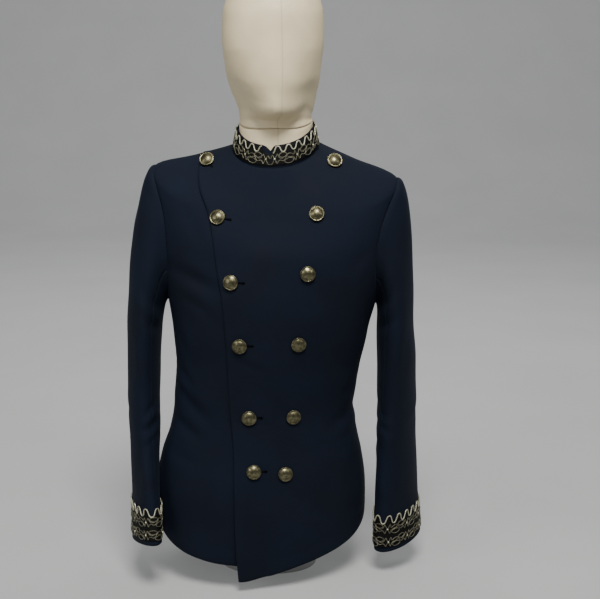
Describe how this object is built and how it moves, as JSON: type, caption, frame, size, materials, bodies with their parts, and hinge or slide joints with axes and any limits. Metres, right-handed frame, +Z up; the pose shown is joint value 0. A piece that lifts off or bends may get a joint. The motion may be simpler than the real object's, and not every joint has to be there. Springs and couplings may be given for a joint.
{
  "type": "service coat on a limbless display form",
  "caption": "Double-breasted service coat with a stand collar and braided cuffs, standing hollow on a limbless display form with a plain head.",
  "frame": {"origin": "on the flat underside of the form's foot, below the neck", "axes": "+Z up; the coat's front faces -Y; +X towards the wearer's left"},
  "size_m": [0.5344, 0.2811, 1.047],
  "materials": {
    "wool": "matt navy wool twill",
    "braid": "black band with metallic cord",
    "button": "antique",
    "form": "cream, satin"
  },
  "bodies": {
    "root": {"front_left": "wool", "front_right": "wool", "back_left": "wool", "back_right": "wool", "top_sleeve_left": "wool", "under_sleeve_left": "wool", "top_sleeve_right": "wool", "under_sleeve_right": "wool", "collar": "wool", "collar_braid": "braid", "cuff_braid_left": "braid", "cuff_braid_right": "braid", "button_left_1": "button", "button_left_2": "button", "button_left_3": "button", "button_left_4": "button", "button_left_5": "button", "button_left_6": "button", "button_right_1": "button", "button_right_2": "button", "button_right_3": "button", "button_right_4": "button", "button_right_5": "button", "button_right_6": "button", "form_body": "form", "form_head": "form"}
  },
  "joints": []
}
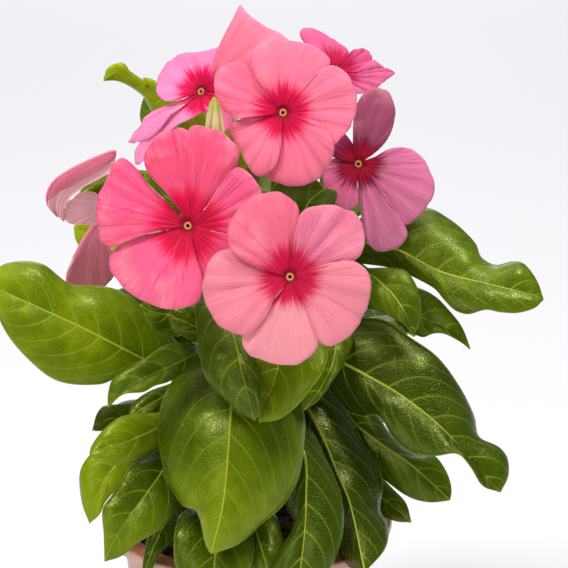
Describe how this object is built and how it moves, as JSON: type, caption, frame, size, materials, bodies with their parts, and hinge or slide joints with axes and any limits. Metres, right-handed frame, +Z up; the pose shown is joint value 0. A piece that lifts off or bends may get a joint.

_ _ _ _

* _Work required_
Copy out every line of the data above, exactly as given.

* _Solution to the problem_
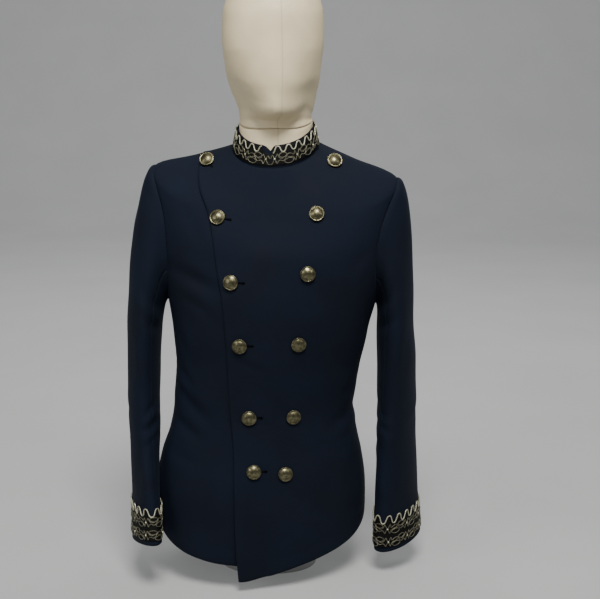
Describe how this object is built and how it moves, as JSON: type, caption, frame, size, materials, bodies with their parts, and hinge or slide joints with axes and any limits. Metres, right-handed frame, +Z up; the pose shown is joint value 0. A piece that lifts off or bends may get a joint. The motion may be simpler than the real object's, and not every joint has to be there. Springs and couplings may be given for a joint.
{
  "type": "service coat on a limbless display form",
  "caption": "Double-breasted service coat with a stand collar and braided cuffs, standing hollow on a limbless display form with a plain head.",
  "frame": {"origin": "on the flat underside of the form's foot, below the neck", "axes": "+Z up; the coat's front faces -Y; +X towards the wearer's left"},
  "size_m": [0.5344, 0.2811, 1.047],
  "materials": {
    "wool": "matt navy wool twill",
    "braid": "black band with metallic cord",
    "button": "antique",
    "form": "cream, satin"
  },
  "bodies": {
    "root": {"front_left": "wool", "front_right": "wool", "back_left": "wool", "back_right": "wool", "top_sleeve_left": "wool", "under_sleeve_left": "wool", "top_sleeve_right": "wool", "under_sleeve_right": "wool", "collar": "wool", "collar_braid": "braid", "cuff_braid_left": "braid", "cuff_braid_right": "braid", "button_left_1": "button", "button_left_2": "button", "button_left_3": "button", "button_left_4": "button", "button_left_5": "button", "button_left_6": "button", "button_right_1": "button", "button_right_2": "button", "button_right_3": "button", "button_right_4": "button", "button_right_5": "button", "button_right_6": "button", "form_body": "form", "form_head": "form"}
  },
  "joints": []
}
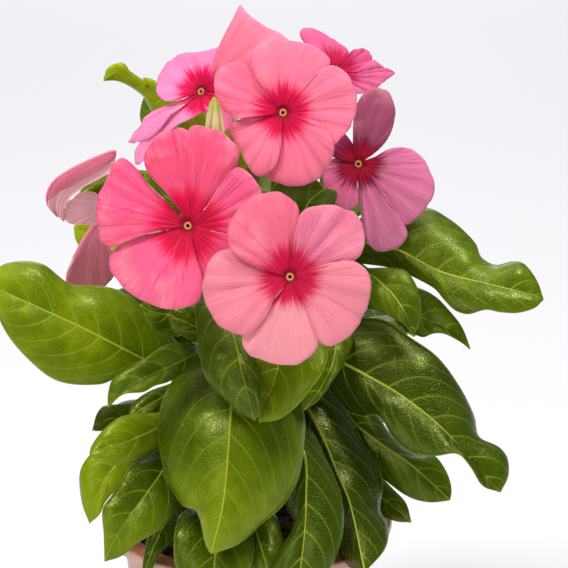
Describe how this object is built and how it moves, as JSON: type, caption, frame, size, materials, bodies with their parts, and hinge or slide joints with axes and any limits. Metres, right-handed frame, +Z up; the pose shown is joint value 0. A piece that lifts off or bends may get a joint.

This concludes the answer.